Subchannels of WHBQ-TV
| Subchannel | Res.Tooltip Display resolution | Short name | Programming |
| 13.1 | 720p | WHBQ-DT | Fox |
| 13.2 | 480i | H & I | Heroes & Icons |
| 13.3 | Mystery | Ion Mystery (4:3) |
| 13.4 | ROAR | Roar |

===Analog-to-digital conversion===
WHBQ-TV ended regular programming on its analog signal, over VHF channel 13, on June 12, 2009, as part of the federally mandated transition from analog to digital television. The station's digital signal relocated from its pre-transition UHF channel 53, which was among the high band UHF channels (52–69) that were removed from broadcasting use as a result of the transition, to its analog-era VHF channel 13 for post-transition operations.
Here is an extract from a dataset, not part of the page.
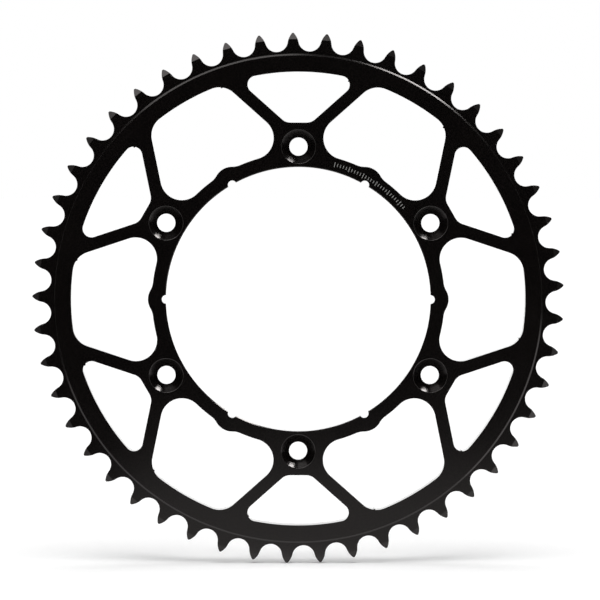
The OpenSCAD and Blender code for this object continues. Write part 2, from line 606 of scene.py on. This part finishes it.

==Out-of-market coverage==
WHBQ-TV was the default Fox affiliate for the Jonesboro, Arkansas, media market before June 1, 2015, since Fox did not have a local outlet in that area. It was replaced with KJNB-LD when it launched on that date.

WHBQ was also carried in the Jackson, Tennessee, market before WJKT re-assumed the Fox affiliation in the fall of 2006.